Citation : 2024 Latest Caselaw 4970 Cal
Judgement Date : 25 September, 2024
1
IN THE HIGH COURT AT CALCUTTA
CRIMINAL APPELLATE JURISDICTION
APPELLATE SIDE
CRA 506 of 2015
With
IA No: CRAN/1/2016 (Old No: CRAN/2914/2016)
In re: A petition for admission of appeal under Section 374(2)
of the Code of Criminal Procedure, 1973.
-And-
In the matter of: Abdar Sk. @ Abder Sk. @ Md. Abdar Sk.
...applicant/appellant.
Before: The Hon'ble Justice Arijit Banerjee
The Hon'ble Justice Apurba Sinha Ray
For the applicant / : Mr. Fazlur Rahman, Adv.
appellant Md. Babul Hussain, Adv.
Ms. Dona Sanyal, Adv.
For the State : Mr. Madhusudan Sur, Ld. APP.
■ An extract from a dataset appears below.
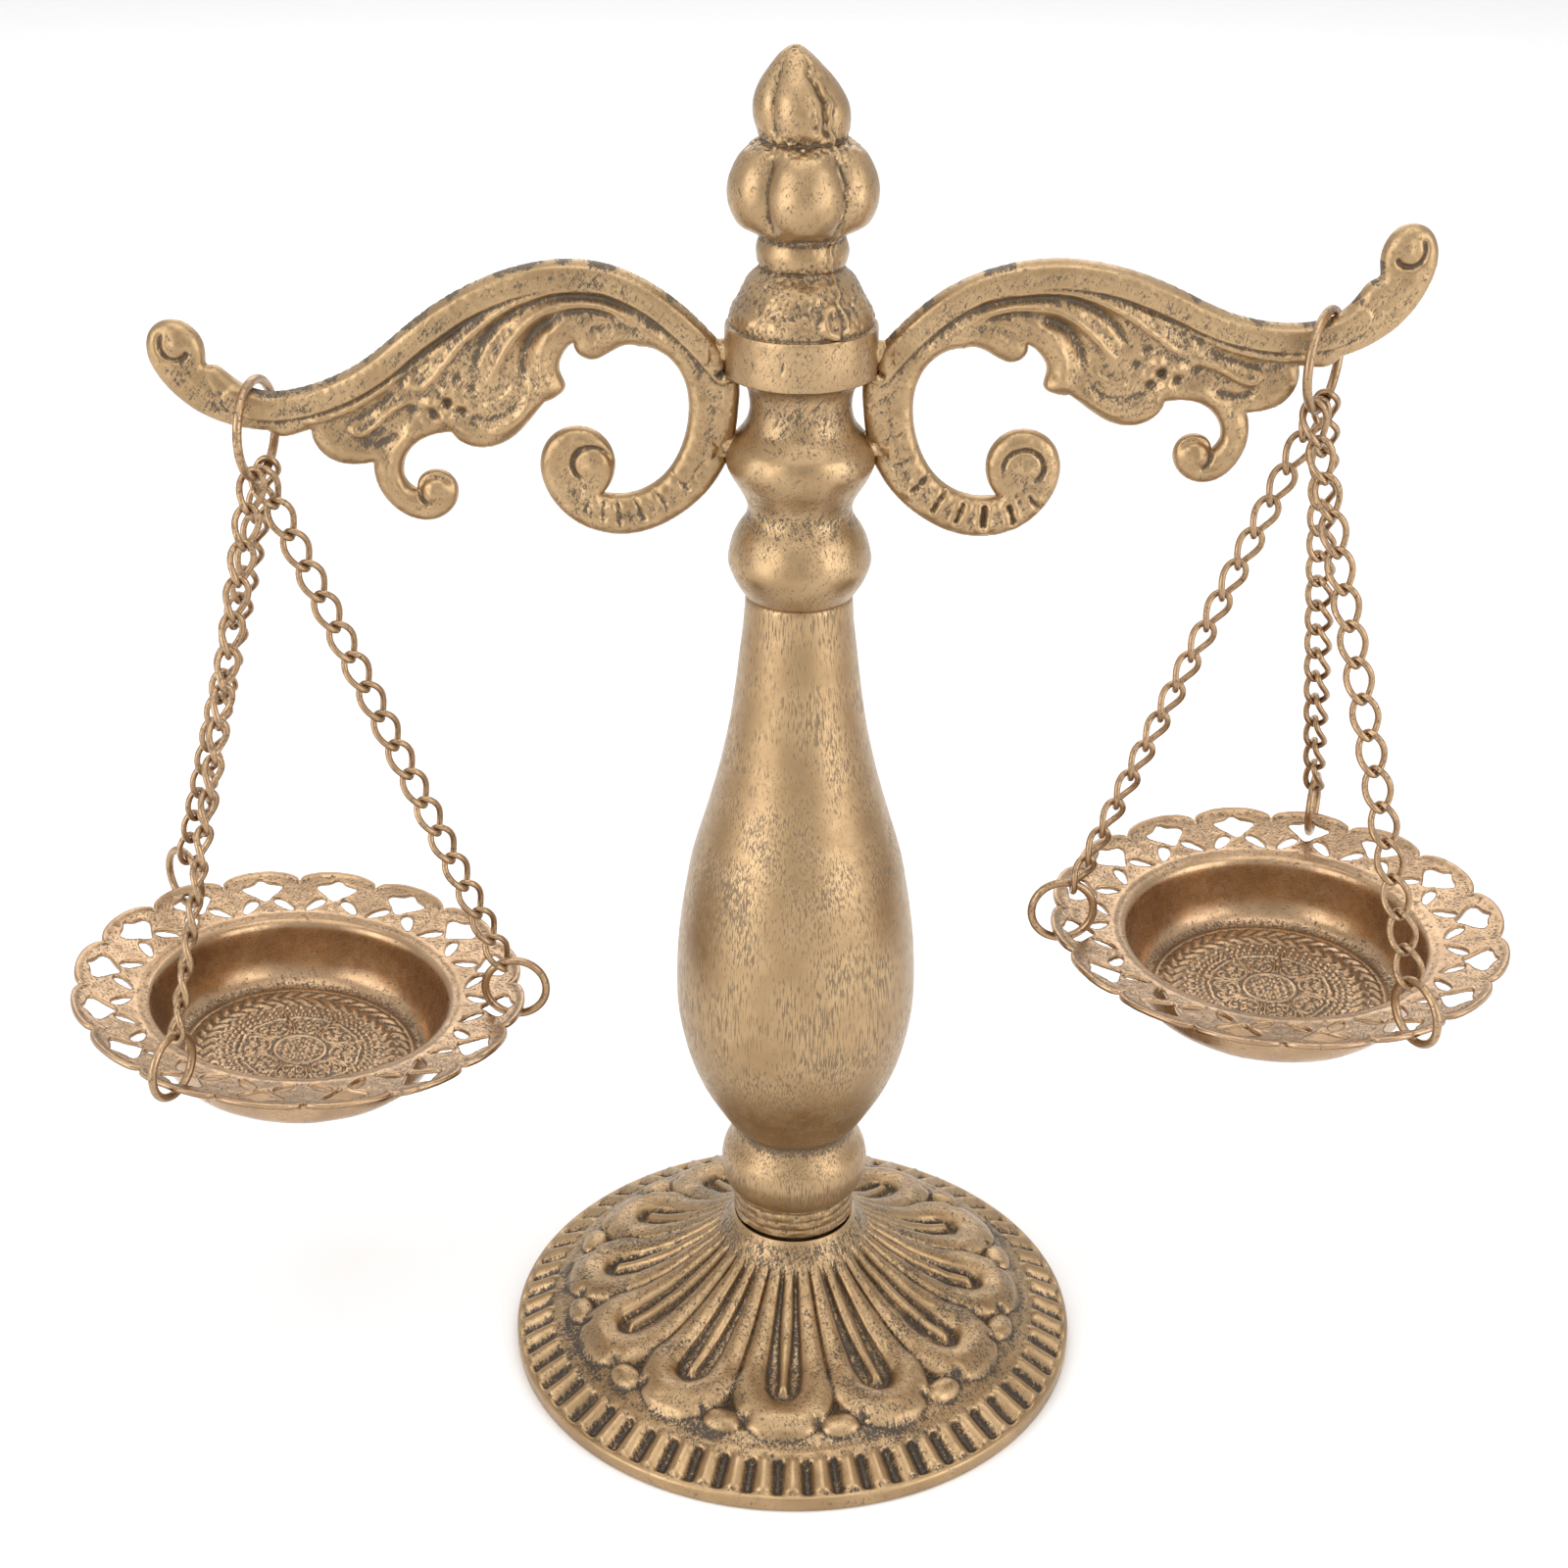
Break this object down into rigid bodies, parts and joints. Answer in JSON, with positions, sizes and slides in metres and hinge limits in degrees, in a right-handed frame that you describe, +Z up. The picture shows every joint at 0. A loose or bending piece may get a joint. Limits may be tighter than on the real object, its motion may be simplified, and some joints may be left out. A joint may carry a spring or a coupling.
{
  "type": "equal arm balance scale",
  "caption": "Decorative gilt balance: domed base, vase column, scrolled arms fixed to an onion-topped head, pierced pans hanging on fine chains.",
  "frame": {"origin": "on the table at the middle of the base, on the column's axis", "axes": "+X along the arms towards the raised arm, +Y away from the front, +Z up"},
  "size_m": [0.2652, 0.11, 0.2505],
  "materials": {
    "gilt_casting": "antique gold paint, satin, dark patina in the recesses",
    "gilt_sheet": "antique brass plate, stamped and patinated",
    "gilt_wire": "antique brass wire",
    "plain_steel": "plain steel"
  },
  "bodies": {
    "stand": {"base_shell": "gilt_casting", "base_washer": "plain_steel", "base_nut": "plain_steel", "column": "gilt_casting", "head_stud": "plain_steel", "head_casting": "gilt_casting", "arm_left": "gilt_casting", "arm_right": "gilt_casting", "arm_lugs_left": "gilt_casting", "arm_lugs_right": "gilt_casting"},
    "hanger_left": {"hanger_ring_left": "gilt_wire"},
    "pan_assembly_left": {"pan_left": "gilt_sheet", "pan_ring_left_front": "gilt_wire", "pan_ring_left_side": "gilt_wire", "pan_ring_left_back": "gilt_wire", "chain_left_front": "gilt_wire", "chain_left_side": "gilt_wire", "chain_left_back": "gilt_wire"},
    "hanger_right": {"hanger_ring_right": "gilt_wire"},
    "pan_assembly_right": {"pan_right": "gilt_sheet", "pan_ring_right_front": "gilt_wire", "pan_ring_right_side": "gilt_wire", "pan_ring_right_back": "gilt_wire", "chain_right_front": "gilt_wire", "chain_right_side": "gilt_wire", "chain_right_back": "gilt_wire"}
  },
  "joints": [
    {"name": "hanger_swing_left", "type": "hinge", "parent": "stand", "child": "hanger_left", "pos_m": [-0.0915, 0, 0.19126], "axis": [1, 0, 0], "range_deg": [-12, 12]},
    {"name": "pan_swing_left", "type": "hinge", "parent": "hanger_left", "child": "pan_assembly_left", "pos_m": [-0.0915, 0, 0.17856], "axis": [0.1908, 0.9816, 0], "range_deg": [-5, 9]},
    {"name": "hanger_swing_right", "type": "hinge", "parent": "stand", "child": "hanger_right", "pos_m": [0.0867, 0, 0.20437], "axis": [1, 0, 0], "range_deg": [-12, 12]},
    {"name": "pan_swing_right", "type": "hinge", "parent": "hanger_right", "child": "pan_assembly_right", "pos_m": [0.0867, 0, 0.19167], "axis": [0.4848, 0.8746, 0], "range_deg": [-9, 4]}
  ]
}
Mr. Manoranjan Mahata, Adv.
CAV On : 19.09.2024
Judgment On : 25.09.2024
Arijit Banerjee, J.: -
1.
This is an application for suspension of sentence and grant of bail
pending disposal of the appeal filed by him against the judgment and order
of conviction and sentence dated 12.06.2015 and 15.06.2015 passed by the
learned Additional Sessions Judge, 2nd Court, Krishnagar, Nadia in Sessions
Trial Number VI (June) 2014, arising out of Sessions Case No. 7 (5) of 2014,
convicting the appellant of offence punishable under Section 302 of the
Indian Penal Code and sentencing him to suffer imprisonment for life and to
pay fine of Rs. 10,000/-, in default, to suffer rigorous imprisonment for 6
months. The petitioner has filed the present appeal against the order of
conviction and sentence. By an order dated 30.09.2015, a Coordinate
Bench, while admitting the appeal, stayed the realization of fine and granted
liberty to the petitioner to apply for bail upon notice to the State.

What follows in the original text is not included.